The Organisation for Economic Cooperation and Development (OECD), which is often seen as an advocate for the G20 countries, has been busy with setting guidelines on how to combat “base erosion and profit shifting” (BEPS), noting that the aim is to curb multinational tax avoidance and offshore tax evasion in developing countries. BEPS is now the “flavour of the month” and its implications for developing countries and international business jurisdictions can be rather serious.

BEPS is defined by the OECD as the use of tax planning strategies to exploit gaps and mismatches in tax systems to make profits “disappear” for tax purposes or to shift profits to locations where there is little or no real activity, but the taxes are low, resulting in little or no overall corporate tax being paid.  

The OECD has identified the following action plans with a view to changing how tax authorities design and interpret tax laws and treaties. Address the tax challenges of the digital economy, neutralise the effects of “hybrid mismatch” arrangements, strengthen “controlled foreign corporation” rules, limit interest deductions and other financial payments, counter “harmful tax practices”, prevent treaty abuse, prevent the artificial avoidance of “permanent establishment” (PE) status, address harmful transfer pricing practices relating to intangibles, enforce disclosure of aggressive tax planning arrangements

BEPS will certainly create new and additional tax obligations especially for countries where tax systems are not robust. Taxpayers can expect reduced interest payment deductions, critical transfer pricing adjustments, the creation of new permanent establishments and increased scrutiny under anti-avoidance rules. It will therefore be necessary to adapt. This may take the form of corporate reorganisations, revising financing arrangements, updating transfer pricing documentation or even changing IT systems. It will certainly be essential to keep abreast with the ongoing developments.

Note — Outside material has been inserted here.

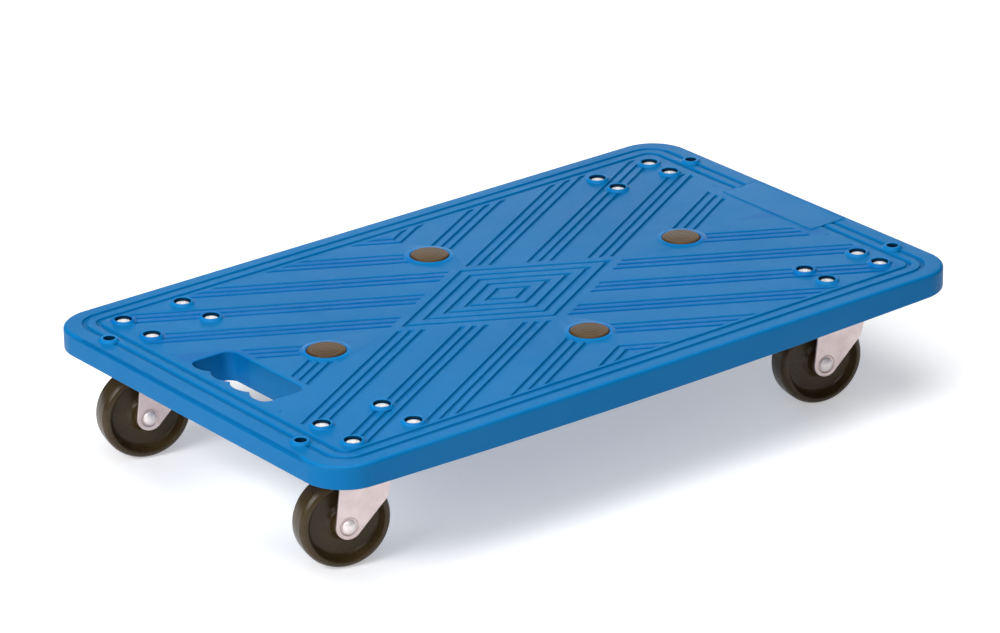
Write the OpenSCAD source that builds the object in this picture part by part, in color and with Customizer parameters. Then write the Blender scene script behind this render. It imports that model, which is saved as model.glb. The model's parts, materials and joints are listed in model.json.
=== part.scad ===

Tax authorities in some countries are analysing tax data to highlight the key drivers of tax base erosion. In Australia, the Australian Taxation Office is in the process of auditing a number of companies to ensure that there is no misuse of their tax rules. In other countries (France, Mexico), tax authorities have been targeting the double non-taxation of interest and mismatching of hybrid instruments. Companies deducting interest expense can only do so where it can be shown that the company earning the interest income will pay tax on that income. The crucial focus is to restrict companies that may use debt to finance production from exempt or deferred income. In Canada, the tax authorities have reduced their thin capitalisation ratio and restricted foreign-owned companies from obtaining debt which is used to acquire or finance subsidiaries in other jurisdictions.

IBCs do have some additional challenges as they relate to BEPS. The increased media attention and the inherent challenge of coping with this complex issue has created the unfavourable perception that multinationals often bend the tax rules to their advantage. These companies are often accused of avoiding taxes, especially when they operate in developing countries.  

The tax revenue from multinationals contributes significantly to the Gross Domestic Product of IBCs and these revenues usually form the basis for long-term development.  How these jurisdictions respond to the BEPS project will be determined by how nimble they are in dealing with the following:

Ineffective tax audit capacity – IBCs are often unable to monitor cross-broader tax planning structures to determine if they are consistent with global tax rules.

Limited tax legislation – in most IBCs especially those in the Caribbean, there is a lack of legislation that deals with certain risks associated with profit shifting, such as transfer pricing and thin capitalisation rules.

Access to information – not all IBCs have sophisticated enough information systems, to facilitate the gathering and retention of information to keep pace with the changes in global taxation and information exchange.

Technical know-how – the interpretation and implementation of international tax rules and solving tax disputes demand certain skills.  However, the competencies of staff working with the tax authorities in many IBCs may not be up to the required level.

Political will – Governments in IBCs will be faced with the dichotomy of attracting foreign direct investment while facilitating the legislative changes to deal with BEPS.

Where the resources are deployed will be very much dependent on the political will and awareness.

The quick message from this discourse is to point out that BEPS will force IBCs to implement systems that lend to substance.

No longer will merely incorporating a company and having board meetings be acceptable to establish substance.

Multinational companies will have to  demonstrate that they have sufficient economic substance in the form of maintenance and management activities over assets owned or attributed to companies in low or no tax jurisdictions.

The challenge to tax planners and taxpayers is to ensure that tax structures implemented are coherent, transparent and most of all have business substance.

• Ikins D. Clarke is tax partner, Deloitte Barbados.